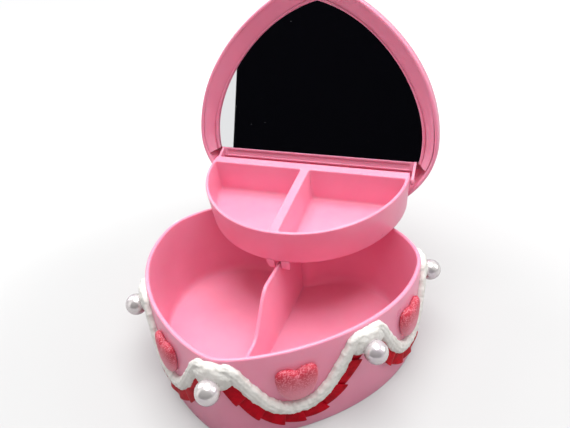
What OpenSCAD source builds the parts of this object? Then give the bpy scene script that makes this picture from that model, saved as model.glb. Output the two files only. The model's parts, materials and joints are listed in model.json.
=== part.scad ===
// Heart-shaped trinket box: a tub with a stepped divider, a mirrored lid on two
// lugs, and a two-compartment tray that swings on the lid and nests on the divider.
// Millimetres, +Z up. The origin is the middle of the tub's underside, with the
// heart's tip towards -Y and its two lobes towards +Y. Drawn with the lid open.

/* [Heart outline] */
// Width across the two lobes
heart_w = 150; // [118:1:185]
// Length from the tip to the backs of the lobes
heart_l = 135; // [108:1:165]
// Distance from the middle to the back of each lobe
lobe_x = 30; // [26:0.5:38]
// Distance of the widest place in front of the lobes' backs
wide_y = 45; // [38:0.5:55]
// Depth of the notch between the lobes
notch_d = 17; // [12:0.5:21]

/* [Tub] */
// Height of the tub
tub_h = 49.2; // [41:0.2:60]
// Wall of the tub and of the lid
wall = 2.2; // [1.8:0.1:2.6]
// Floor of the tub
floor_t = 2.6; // [2:0.1:3.5]

/* [Divider] */
// Thickness of the divider
divider_t = 2.2; // [1.8:0.1:2.4]
// Depth of its high rear part below the tub's rim
divider_drop = 6.8; // [6.5:0.1:9]
// Height of its low front part above the tub's underside
divider_low = 21.2; // [15:0.2:24]
// Distance behind the front wall at which the low part ends
divider_low_l = 39; // [34:0.5:43]
// Length of the S-shaped step between the two heights
divider_step_l = 24; // [18:0.5:28]

/* [Lid] */
// Height of the closed lid
lid_h = 15.6; // [14:0.2:20]
// Top plate of the lid
lid_top_t = 2; // [1.6:0.1:2.4]
// Gap between the closed lid's rim and the tub's rim
rim_gap = 0.3; // [0.2:0.05:0.5]
// Angle that the lid opens to
open_angle = 100.6; // [95:0.1:105]

/* [Lid hinges] */
// Depth of the hinge axis below the tub's rim
hinge_drop = 3.3; // [3.1:0.1:4]
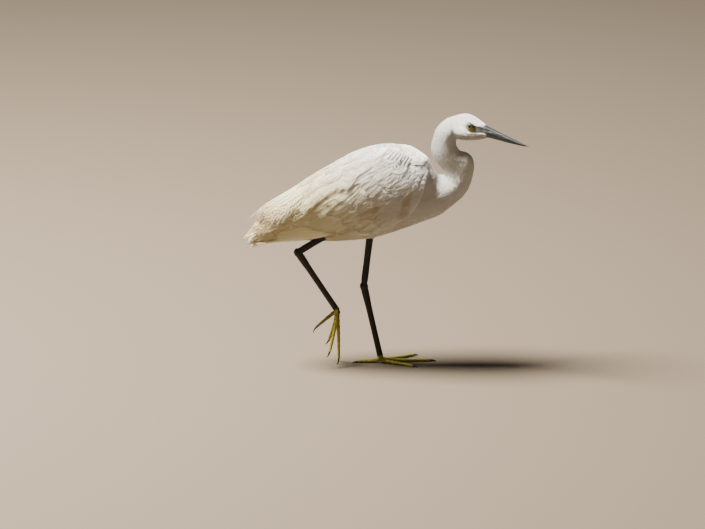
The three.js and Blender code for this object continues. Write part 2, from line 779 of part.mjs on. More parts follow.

+++

Each entry above is to be printed again exactly.

◆ WRITTEN RESPONSE:
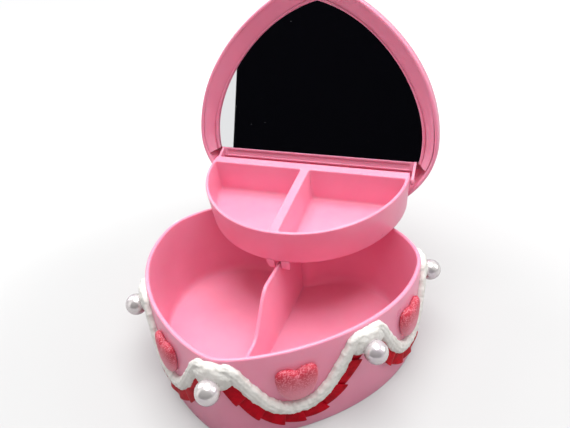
What OpenSCAD source builds the parts of this object? Then give the bpy scene script that makes this picture from that model, saved as model.glb. Output the two files only. The model's parts, materials and joints are listed in model.json.
=== part.scad ===
// Heart-shaped trinket box: a tub with a stepped divider, a mirrored lid on two
// lugs, and a two-compartment tray that swings on the lid and nests on the divider.
// Millimetres, +Z up. The origin is the middle of the tub's underside, with the
// heart's tip towards -Y and its two lobes towards +Y. Drawn with the lid open.

/* [Heart outline] */
// Width across the two lobes
heart_w = 150; // [118:1:185]
// Length from the tip to the backs of the lobes
heart_l = 135; // [108:1:165]
// Distance from the middle to the back of each lobe
lobe_x = 30; // [26:0.5:38]
// Distance of the widest place in front of the lobes' backs
wide_y = 45; // [38:0.5:55]
// Depth of the notch between the lobes
notch_d = 17; // [12:0.5:21]

/* [Tub] */
// Height of the tub
tub_h = 49.2; // [41:0.2:60]
// Wall of the tub and of the lid
wall = 2.2; // [1.8:0.1:2.6]
// Floor of the tub
floor_t = 2.6; // [2:0.1:3.5]

/* [Divider] */
// Thickness of the divider
divider_t = 2.2; // [1.8:0.1:2.4]
// Depth of its high rear part below the tub's rim
divider_drop = 6.8; // [6.5:0.1:9]
// Height of its low front part above the tub's underside
divider_low = 21.2; // [15:0.2:24]
// Distance behind the front wall at which the low part ends
divider_low_l = 39; // [34:0.5:43]
// Length of the S-shaped step between the two heights
divider_step_l = 24; // [18:0.5:28]

/* [Lid] */
// Height of the closed lid
lid_h = 15.6; // [14:0.2:20]
// Top plate of the lid
lid_top_t = 2; // [1.6:0.1:2.4]
// Gap between the closed lid's rim and the tub's rim
rim_gap = 0.3; // [0.2:0.05:0.5]
// Angle that the lid opens to
open_angle = 100.6; // [95:0.1:105]

/* [Lid hinges] */
// Depth of the hinge axis below the tub's rim
hinge_drop = 3.3; // [3.1:0.1:4]
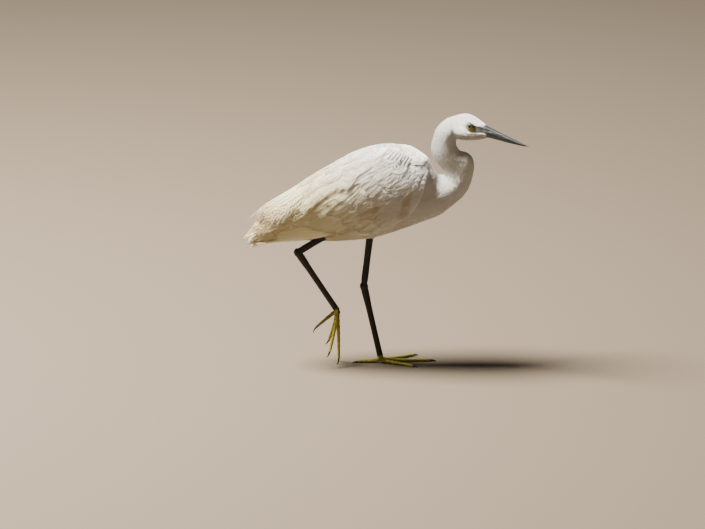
The three.js and Blender code for this object continues. Write part 2, from line 779 of part.mjs on. More parts follow.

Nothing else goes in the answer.